**Exercise task**
Write out exactly the lines below that run from the one containing "build_body_fittings()" through the one containing "cad_parts[member].parent = rigid_bodies[body]", both included, with no other lines.

########################################

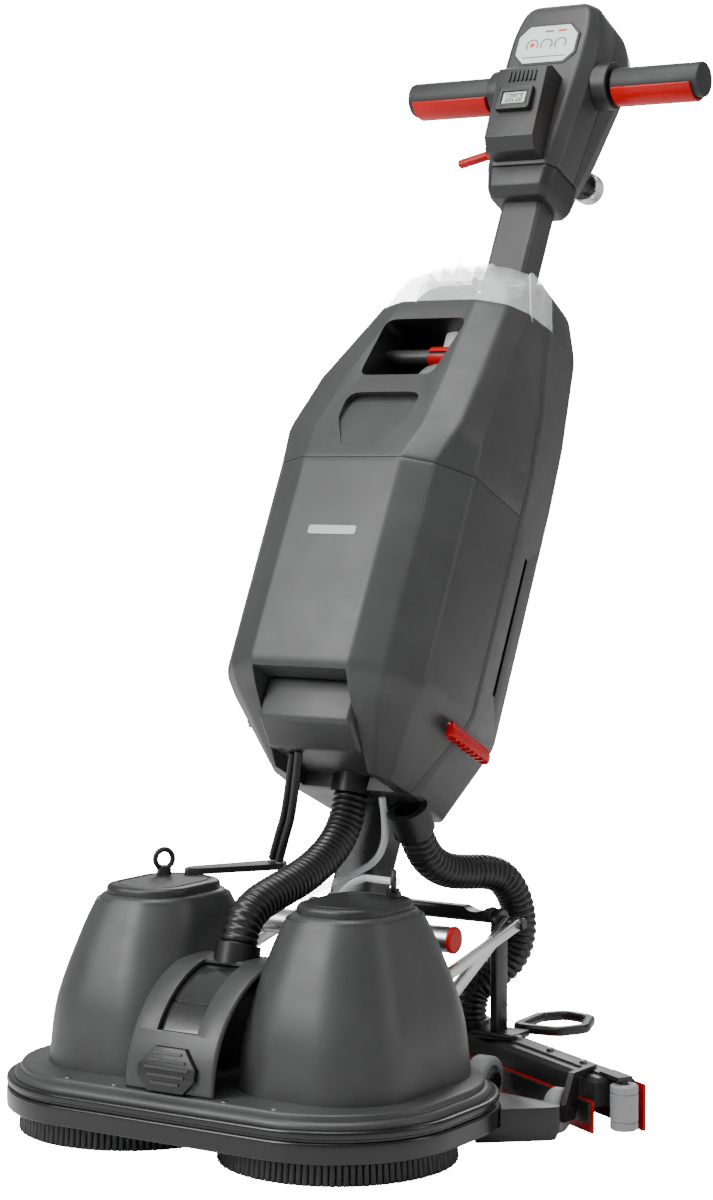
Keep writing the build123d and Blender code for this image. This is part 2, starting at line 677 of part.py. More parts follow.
def build_head():
    outer = section_loft(head_sections)
    inner = section_loft(head_sections, wall)
    inner &= block((-200, 200), (-100, 120), (head_sections[0][0] + wall, 1107))
    shell = outer - inner - column_hole()
    bore = rod_x(bar_radius + 0.5, -200, 200, grip_depth, grip_v)
    shell = shell - bore
    front = shell & block((-200, 200), (-200, head_split_depth - seam / 2), (800, 1200))
    rear = shell & block((-200, 200), (head_split_depth + seam / 2, 200), (800, 1200))
    neck = knob_tilt * Pos(0, 0, 14) * Cylinder(knob_neck_radius, 36)
    rear = rear + (neck - section_loft(head_sections))
    # ears on both sides of the release lever, with its pin through them
    ears = [block((lever_x - 5, -44), (lever_depth + low, lever_depth + low + 5),
                  (lever_v - 6, lever_v + 6)) - outer for low in (-10, 5)]
    hole = rod_y(lever_pin_radius, lever_depth - 20, lever_depth + 20, lever_x, lever_v)
    front = front + ears[0] + ears[1] - hole
    write("head_front", on_column(front))
    write("head_rear", on_column(rear))
    collar = section_loft([
        (collar_bottom_v, [(28, -30), (33, -24), (33, 20), (27, 26)]),
        (collar_bottom_v + 10, [(31, -38), (37, -30), (37, 24), (31, 31)]),
        (collar_top_v, [(33, -41), (42, -30), (43, 14), (35, 33)]),
    ])
    write("head_collar", on_column(collar - column_hole()))
    meter = profile_x([(meter_front_depth + 2, meter_bottom_v + 12), (meter_front_depth - 2, meter_top_v),
                       (meter_front_depth + 6, meter_top_v + 6), (-38, meter_top_v + 6),
                       (-38, meter_bottom_v), (meter_front_depth + 14, meter_bottom_v)],
                      -meter_half_width, meter_half_width)
    meter -= outer
    frame = block((-20.5, 20.5), (meter_front_depth - 4.5, -50), (948, 976)) - meter
    window = block((-14, 14), (meter_front_depth - 10, -50), (955, 969))
    glass = block((-14, 14), (meter_front_depth - 3.5, -50), (955, 969)) - meter
    write("meter_box", *[on_column(s) for s in (meter, frame - window, glass)])


def build_handlebar():
    bar = rod_x(bar_radius, -grip_outer_x + 4, grip_outer_x - 4, grip_depth, grip_v)
    boss = rod_x(25, 52, grip_inner_x - seam, grip_depth, grip_v)
    boss -= section_loft(head_sections)
    bosses = both(boss)
    write("handlebar", on_column(bar + bosses[0] + bosses[1]))
    grip = rod_x(grip_radius, grip_inner_x, grip_outer_x, grip_depth, grip_v)
    grip = fillet(grip.edges().filter_by(GeomType.CIRCLE).sort_by(Axis.X)[-1:], 2.5)
    grip -= rod_x(bar_radius, 0, grip_outer_x - 4, grip_depth, grip_v)
    write("grips", *[on_column(shape) for shape in both(grip)])
    trigger = rod_x(trigger_outer_radius, trigger_inner_x, trigger_outer_x, grip_depth, grip_v)
    trigger -= rod_x(trigger_inner_radius, 0, 200, grip_depth, grip_v)
    lower_half = block((0, 200), (grip_depth - 40, grip_depth + 40), (grip_v - 40, grip_v - 1))
    trigger &= lower_half
    for side, shape in zip(("right", "left"), both(trigger)):
        write(f"trigger_{side}", on_column(shape))


def build_head_controls():
    # red release lever on the left, turning on a pin that points backwards
    lever = Pos(lever_x, lever_depth, lever_v) * Rot(0, -16, 0) * Pos(-20, 0, 0) * Box(40, 9, 9)
    lever = fillet(lever.edges().filter_by(Axis.Y), 3)
    lever += rod_y(6.5, lever_depth - 4.5, lever_depth + 4.5, lever_x, lever_v)
    lever -= rod_y(lever_pin_radius + running, lever_depth - 10, lever_depth + 10, lever_x, lever_v)
    write("release_lever", on_column(lever))
    # knurled clamp knob low on the back
    knob = knob_tilt * Pos(0, 0, 34) * Cylinder(17, 18)
    knob -= knob_tilt * Pos(0, 0, 20) * Cylinder(knob_neck_radius + running, 30)
    write("clamp_knob", on_column(knob))


# ---------------------------------------------------------------- squeegee

def vee_edge(radius, wing):
    """Right half of one edge of the V: middle, end of the arc, and wing tip."""
    a = radians(vee_angle)
    tangent = (radius * sin(a), vee_centre_y + radius * cos(a))
    tip = (tangent[0] + wing * cos(a), tangent[1] - wing * sin(a))
    return tangent, tip


def vee_band(offset_front, offset_rear, z0, z1, wing=vee_wing):
    """A wall that follows the V, between two offsets from its centre line."""
    edges = []
    for offset in (offset_front, offset_rear):
        radius = vee_radius + offset
        tangent, tip = vee_edge(radius, wing)
        left = Line((-tip[0], tip[1], z0), (-tangent[0], tangent[1], z0))
        arc = ThreePointArc((-tangent[0], tangent[1], z0), (0, vee_centre_y + radius, z0),
                            (tangent[0], tangent[1], z0))
        right = Line((tangent[0], tangent[1], z0), (tip[0], tip[1], z0))
        edges.append((left, arc, right, tip))
    front, rear = edges
    close_right = Line((front[3][0], front[3][1], z0), (rear[3][0], rear[3][1], z0))
    close_left = Line((-rear[3][0], rear[3][1], z0), (-front[3][0], front[3][1], z0))
    wire = Wire([*front[:3][0].edges(), *front[1].edges(), *front[2].edges(),
                 *close_right.edges(), *rear[2].edges(), *rear[1].edges(),
                 *rear[0].edges(), *close_left.edges()])
    return extrude(Face(wire), z1 - z0, dir=(0, 0, 1))


def on_wing(shape):
    """Place a shape drawn at a wing's tip: X runs outwards along the wing, Y backwards."""
    _, tip = vee_edge(vee_radius, vee_wing)
    return Pos(tip[0], tip[1], 0) * Rot(0, 0, -vee_angle) * shape


def build_squeegee():
    half = carrier_half_depth
    carrier = vee_band(-half, half, carrier_bottom_z, carrier_top_z)
    slot = vee_band(-half + 8, half - 8, carrier_bottom_z, carrier_top_z - 8, vee_wing - 12)
    carrier -= slot
    port_x, port_y, port_top = rear_hose_bottom_points[-1]
    carrier += rod_z(hose_radius + 3.5, carrier_top_z, port_top, port_x, port_y)
    carrier -= rod_z(hose_radius - 5, carrier_bottom_z, port_top, port_x, port_y)
    write("squeegee_carrier", carrier)
    write("front_blade", vee_band(-half - blade_thickness, -half, 0, front_blade_height))
    write("rear_blade", vee_band(half, half + blade_thickness, 0, rear_blade_height,
                                 vee_wing + 14))

    # end rollers on brackets
    bracket = block((-14, 18), (-8, 8), (carrier_top_z, carrier_top_z + 4))
    bracket += rod_z(4.0, 4, carrier_top_z, 16, 0)
    forks = both(on_wing(bracket))
    roller = rod_z(end_roller_radius, 5, 5 + end_roller_height, 16, 0)
    roller = fillet(roller.edges().filter_by(GeomType.CIRCLE), 2)
    roller -= rod_z(4.0 + running, 0, 60, 16, 0)
    for side, shape in zip(("right", "left"), both(on_wing(roller))):
        write(f"end_roller_{side}", shape)

    # guide wheels on forks in front of the wings
    x, y, r = guide_wheel_x, guide_wheel_y, guide_wheel_radius
    wheel = rod_x(r, x - guide_wheel_width / 2, x + guide_wheel_width / 2, y, r)
    wheel = fillet(wheel.edges().filter_by(GeomType.CIRCLE), 3)
    wheel -= rod_x(5 + running, x - 20, x + 20, y, r)
    for side, shape in zip(("right", "left"), both(wheel)):
        write(f"guide_wheel_{side}", shape)
    side = x + guide_wheel_width / 2 + 1
    top = carrier_top_z
    arm = profile_x([(y - 10, r - 8), (y + 8, r - 8), (y + 15, r + 6), (y + 15, top), (y + 50, top),
                     (y + 50, top + 6), (y + 6, top + 6), (y - 10, r + 8)], side, side + 6)
    arm += rod_x(5, x - guide_wheel_width / 2 - 1, side + 8, y, r)
    write("wheel_forks", *forks, *both(arm))


def build_lift_frame():
    # cross bar and uprights that stand on the carrier
    x0, x1 = upright_x, upright_x + upright_thickness
    upright = block((x0, x1), (top_pin_y - 13, top_pin_y + 10), (carrier_top_z, top_pin_z))
    upright += rod_x(13, x0, x1, top_pin_y, top_pin_z)
    foot = block((x0 - 18, x1 + 22), (top_pin_y - 20, top_pin_y + 16), (carrier_top_z, carrier_top_z + 7))
    upright += foot
    upright += rod_x(lift_pin_radius, x1, strut_x + 20, top_pin_y, top_pin_z)
    beam = block((-x0, x0), (top_pin_y - 11, top_pin_y + 5), (top_pin_z - 1, top_pin_z + 14))
    beam = fillet(beam.edges().filter_by(Axis.X), 4)
    # foot loops behind the uprights
    plan = make_face(Polyline((96, 334), (150, 340), (168, 372), (150, 420), (112, 428),
                              (92, 400), close=True))
    plan = fillet(plan.vertices(), 14)
    loop = Pos(0, 0, carrier_top_z) * extrude(plan - offset(plan, -11), 9)
    write("squeegee_frame", *both(upright), beam)
    write("foot_loops", *both(loop - upright))
    lower = bar_between((lift_y, lift_z), (top_pin_y, top_pin_z), 13, strut_x, strut_thickness)
    crank_top = (lift_y + 4, lift_z + 46)
    crank = bar_between((lift_y, lift_z), crank_top, 16, strut_x + strut_thickness, strut_thickness)
    upper = bar_between(crank_top, (top_pin_y, top_pin_z), 11, strut_x + 2 * strut_thickness + 1,
                        strut_thickness)
    pin = rod_x(3.5, strut_x + strut_thickness, strut_x + 3 * strut_thickness, *crank_top)
    struts = lower + crank + upper + pin
    struts -= rod_x(lift_pin_radius + running, 0, strut_x + 12.5, lift_y, lift_z)
    struts -= rod_x(lift_pin_radius, 0, 200, top_pin_y, top_pin_z)
    write("lift_struts", *both(struts))


# ---------------------------------------------------------------- hoses and cables

def build_hoses():
    write("front_hose", tube_along("front hose", front_hose_points, hose_radius, hose_radius - 3))
    write("rear_hose_top", tube_along("rear hose top", rear_hose_top_points, hose_radius,
                                      hose_radius - 3))
    write("rear_hose_bottom", tube_along("rear hose bottom", rear_hose_bottom_points,
                                         hose_radius, hose_radius - 3))
    cables = [tube_along("cable", points, cable_radius) for points in cable_points]
    write("motor_cables", *cables)
    write("water_tube", tube_along("water tube", water_tube_points, tube_radius))


os.makedirs("parts", exist_ok=True)
build_brushes()
build_deck()
build_domes()
build_deck_fittings(build_arch())
build_wheels_and_wings()
build_column()
build_tanks()
build_body_fittings()
build_head()
build_handlebar()
build_head_controls()
build_squeegee()
build_lift_frame()
build_hoses()
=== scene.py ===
# %% [markdown]
# An upright floor scrubber stands on two round brushes, with a V-shaped squeegee behind it and
# a tank body on a tilted column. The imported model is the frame: every piece made here is placed
# by its numbers, in metres.

# %% Load the frame
import json
import math
import bmesh
import bpy
from mathutils import Matrix, Vector

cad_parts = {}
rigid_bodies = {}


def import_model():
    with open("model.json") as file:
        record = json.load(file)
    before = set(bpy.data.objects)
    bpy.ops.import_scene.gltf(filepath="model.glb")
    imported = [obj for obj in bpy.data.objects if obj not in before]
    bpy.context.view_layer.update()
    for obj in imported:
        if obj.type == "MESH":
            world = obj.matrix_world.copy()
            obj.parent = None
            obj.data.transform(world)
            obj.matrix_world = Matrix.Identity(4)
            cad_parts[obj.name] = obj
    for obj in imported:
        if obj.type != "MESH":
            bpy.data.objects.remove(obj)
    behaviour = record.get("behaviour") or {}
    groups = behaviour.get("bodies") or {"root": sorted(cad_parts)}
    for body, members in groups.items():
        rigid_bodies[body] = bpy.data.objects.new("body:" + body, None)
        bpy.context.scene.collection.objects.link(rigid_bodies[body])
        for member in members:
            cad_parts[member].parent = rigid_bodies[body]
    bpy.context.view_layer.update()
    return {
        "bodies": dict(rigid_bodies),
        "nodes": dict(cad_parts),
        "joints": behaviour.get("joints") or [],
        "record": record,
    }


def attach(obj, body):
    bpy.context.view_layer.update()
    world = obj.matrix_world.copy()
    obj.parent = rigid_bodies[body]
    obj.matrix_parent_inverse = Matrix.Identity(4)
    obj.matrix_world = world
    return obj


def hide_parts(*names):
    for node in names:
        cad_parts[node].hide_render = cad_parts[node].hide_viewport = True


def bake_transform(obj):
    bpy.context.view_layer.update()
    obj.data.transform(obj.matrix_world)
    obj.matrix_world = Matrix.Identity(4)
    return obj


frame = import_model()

nodes = frame["nodes"]

# %% [markdown]
# A camera is set first. A long lens keeps the tall machine free of steep perspective, so the
# camera stands well back, to the front right, a little above the middle of the body.

# %% Camera
bpy.ops.object.select_all(action="DESELECT")
heading, dip = math.radians(32.76), math.radians(3.21)
forward = Vector((-math.sin(heading) * math.cos(dip), math.cos(heading) * math.cos(dip),
                  -math.sin(dip)))
bpy.ops.object.camera_add(location=(1.4753, -2.3803, 0.6362))
camera = bpy.context.object
camera.rotation_euler = forward.to_track_quat("-Z", "Y").to_euler()
camera.data.lens = 84.94
camera.data.sensor_width = 36
bpy.context.scene.camera = camera
print("camera", [round(c, 3) for c in camera.location], "lens", camera.data.lens)

# %% [markdown]
# The mouldings are drawn in millimetres in two plain frames: the deck's, whose zero is under the
# line through the brush spindles, and the column's, whose zero is the hinge and whose height
# runs up the leaning column. A matrix for each turns the drawing into metres in its place.

# %% The two drawing frames
brush_line, hinge_y, hinge_z, lean = -0.294, -0.133, 0.095, math.radians(25.9)
on_deck = Matrix.Translation((0, brush_line, 0)) @ Matrix.Scale(0.001, 4)
on_column = (Matrix.Translation((0, hinge_y, hinge_z)) @ Matrix.Rotation(-lean, 4, "X")
             @ Matrix.Scale(0.001, 4))
print("column frame starts at", on_column.translation)

# %% [markdown]
# Every operator in Blender acts on what is selected, so the same few steps come back for each
# piece: select it alone, go into edit mode, select some faces or edges by where they are, use
# an operator, and leave. These helpers are those steps.

# %% Selecting and shaping
def only(piece):
    if bpy.context.object and bpy.context.object.mode != "OBJECT":
        bpy.ops.object.mode_set(mode="OBJECT")
    bpy.ops.object.select_all(action="DESELECT")
    piece.select_set(True)
    bpy.context.view_layer.objects.active = piece


def pick(piece, test, what="faces"):
    """Go into edit mode and select the faces or edges that pass a test."""
    only(piece)
    bpy.ops.object.mode_set(mode="EDIT")
    bpy.ops.mesh.select_mode(type="FACE" if what == "faces" else "EDGE")
    bpy.ops.mesh.select_all(action="DESELECT")
    mesh = bmesh.from_edit_mesh(piece.data)
    mesh.normal_update()
    for part in getattr(mesh, what):
        if test(part):
            part.select_set(True)
    bmesh.update_edit_mesh(piece.data)


def soften(piece, width, test, segments=3):
    """Round the edges that pass a test."""
    pick(piece, test, "edges")
    bpy.ops.mesh.bevel(offset=width, offset_type="OFFSET", segments=segments, affect="EDGES",
                       clamp_overlap=True)
    bpy.ops.object.mode_set(mode="OBJECT")


def sharp(edge, degrees=25):
    return len(edge.link_faces) == 2 and edge.calc_face_angle(0) > math.radians(degrees)


def crisp(edge):
    """True for the square edge at a drum's or a tube's rim."""
    return sharp(edge, 60)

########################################

**The solution**
build_body_fittings()
build_head()
build_handlebar()
build_head_controls()
build_squeegee()
build_lift_frame()
build_hoses()
=== scene.py ===
# %% [markdown]
# An upright floor scrubber stands on two round brushes, with a V-shaped squeegee behind it and
# a tank body on a tilted column. The imported model is the frame: every piece made here is placed
# by its numbers, in metres.

# %% Load the frame
import json
import math
import bmesh
import bpy
from mathutils import Matrix, Vector

cad_parts = {}
rigid_bodies = {}


def import_model():
    with open("model.json") as file:
        record = json.load(file)
    before = set(bpy.data.objects)
    bpy.ops.import_scene.gltf(filepath="model.glb")
    imported = [obj for obj in bpy.data.objects if obj not in before]
    bpy.context.view_layer.update()
    for obj in imported:
        if obj.type == "MESH":
            world = obj.matrix_world.copy()
            obj.parent = None
            obj.data.transform(world)
            obj.matrix_world = Matrix.Identity(4)
            cad_parts[obj.name] = obj
    for obj in imported:
        if obj.type != "MESH":
            bpy.data.objects.remove(obj)
    behaviour = record.get("behaviour") or {}
    groups = behaviour.get("bodies") or {"root": sorted(cad_parts)}
    for body, members in groups.items():
        rigid_bodies[body] = bpy.data.objects.new("body:" + body, None)
        bpy.context.scene.collection.objects.link(rigid_bodies[body])
        for member in members:
            cad_parts[member].parent = rigid_bodies[body]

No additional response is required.